Building a Search Engine with Elasticsearch
Building a Search Engine with Elasticsearch
Introduction
Elasticsearch is a powerful open-source search and analytics engine built on Apache Lucene. It's renowned for its speed, scalability, and ability to handle vast datasets. This blog series will guide you through the process of building a custom search engine using Elasticsearch. We'll explore the essential concepts, steps, and code examples to help you get started.
Setting up Elasticsearch
Installation
Before diving into code, let's install Elasticsearch. You can download the latest version from the official website (https://www.elastic.co/downloads/elasticsearch). Once downloaded, extract the archive and follow the instructions for your operating system to start Elasticsearch. You can verify if it's running by accessing the default port (9200) in your browser. If you see a JSON response, Elasticsearch is up and running.
Creating an Index
An index in Elasticsearch is like a database in traditional relational databases. To create an index, use the following curl command:
curl -X PUT "http://localhost:9200/my-index" -H 'Content-Type: application/json' -d'
{
"settings": {
"number_of_shards": 5,
"number_of_replicas": 1
}
}
'
This creates an index named "my-index" with 5 shards and 1 replica.
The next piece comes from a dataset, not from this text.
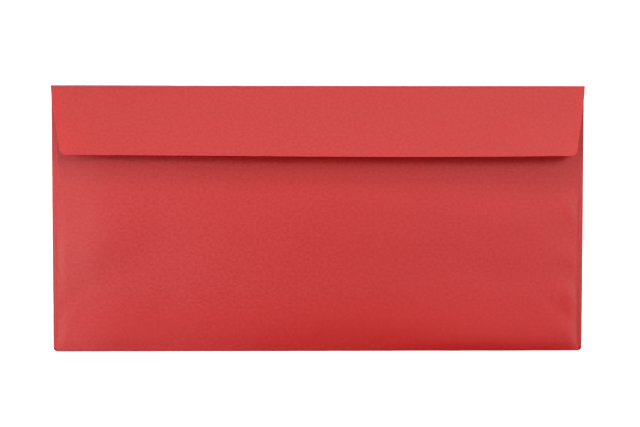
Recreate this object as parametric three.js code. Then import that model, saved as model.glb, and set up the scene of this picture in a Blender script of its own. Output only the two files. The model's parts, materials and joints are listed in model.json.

Shards distribute data across multiple nodes for better performance and scalability. Replicas provide redundancy in case of node failure.
Indexing Data
Preparing Data
To index data into Elasticsearch, you'll need to prepare it in a structured format. JSON (JavaScript Object Notation) is commonly used for its flexibility and human-readability. For example, here's a JSON document representing a product:
{
"product_id": "12345",
"name": "Laptop",
"brand": "Acer",
"price": 799.99,
"category": "Electronics"
}
Adding Documents
You can add this document to the "my-index" using curl:
curl -X POST "http://localhost:9200/my-index/_doc" -H 'Content-Type: application/json' -d'
{
"product_id": "12345",
"name": "Laptop",
"brand": "Acer",
"price": 799.99,
"category": "Electronics"
}
'
This will create a new document in the "my-index" index. You can repeat this process for all your data.